Impressionistic appraisal: Fleshcrawl’s Descend into the Absurd (1992)
Influenced by Autopsy in both name and timbre, Fleshcrawl eschewed for the most part the necrolibidinal obsessions of that fine band to create a relentlessly dark and epic brand of death metal. At high volumes, on a good music system, in a closed environment, perhaps in a state of intoxication which has lasted through the night till the break of dawn, with friends gathered and banging in unison as a prelude to a long-awaited concert, Descend into the Absurd creates a dense swirl of atmosphere rivaled by few death metal bands.
Analysis: Fleshcrawl’s Descend into the Absurd (1992)

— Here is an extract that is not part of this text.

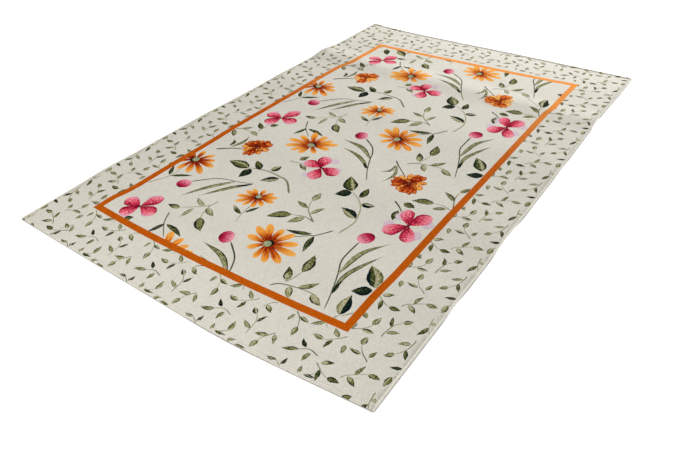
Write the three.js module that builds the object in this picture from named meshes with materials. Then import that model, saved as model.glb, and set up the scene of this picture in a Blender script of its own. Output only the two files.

From small acorns grow mighty oaks; Descend into the Absurd is near-innocuous on first encounter. For 1992, when death metal had already captured the peak of its technical and compositional potential, this must have seemed positively anachronistic. But Fleshcrawl, like their mentors in Autopsy, worked a different schedule. Theirs was a death metal less of ostentatious activity and more of suggestion; of identity created through blocks of slow-moving power chords and deliberately-plucked single note melodies; of percussion occupying the crevices between this lumbering motion, becoming something more than mere accompaniment, in its free-ranging expression elevating rhythm as a palpably physical abstraction unconforming of contrivances like “style”, even approaching something of the melodic character existentially denied to the phenomena of rhythm itself. Despite its simplicity, or perhaps because of it, Descend into the Absurd represents an ultimate flowering of the dark subconscious aspect of death metal.
Impressionistic appraisal: Carnage’s Dark Recollections (1990)
A guitar tone like Leatherface’s chainsaw slicing through flushed teen flesh introduces Dark Recollections. And just like slasher movie varmints and the psychological demons they figuratively represent on screen, it never lets up. As hallowed as the Carnage pedigree was, even the classic Entombed and Dismember debuts had their share of accessible moments (hear the legendary Phantasm-outro on ‘Left Hand Path‘ the song or the equally unforgettable intro guitar solo to ‘Dismembered‘). But Dark Recollections has literally no instances of levity. It hounds and it haunts like some presence trapped between dimensions. Everything from the classic cover art to the music screams the stuff of deadly nightmare, and it is precisely this unforgiving nature that makes it the grittiest death metal album to have come from Sweden.
Analysis: Carnage’s Dark Recollections (1990)
Reams have been written about the Swedish death metal sound. While Dark Recollections retains the punk predilections of that strain, it is never “bouncy” or effervescent in the way the scene was far too often prone to be. Carnage went one step farther, and adopted the song-setting ethos of grindcore classics like Scum and F.E.T.O., while transplanting a drumming style somewhat more ambitious than the D-beat-happy aesthetic of the times. The hybrid automatically creates a loop of mutual reinforcement, resulting in more progressive structures than were the norm.
Progressive is naturally a relative term to use in context with Swedish death metal. Dark Recollections will never be the torch-bearer for internal riff development in the manner of a Morbid Angel or an Immolation. But what it loses in the way of internal motion, it more than makes up with acute spatiotemporal awareness and sheer sonic violence. This is a music of bruising increments, workmanlike in assembly with nearly no egregiously distinguishing facets, but which in the eventual accounting of scales encapsulates nearly everything we imagine death metal to be.
Verdict:
If Descend into the Absurd is the pre-gig ritual, then Dark Recollections is the gig itself. The former gets one in the mood, the latter is the very embodiment of the hessian ideal. Knuckles raw, ankles sprained, and all bets off, Dark Recollections goes through.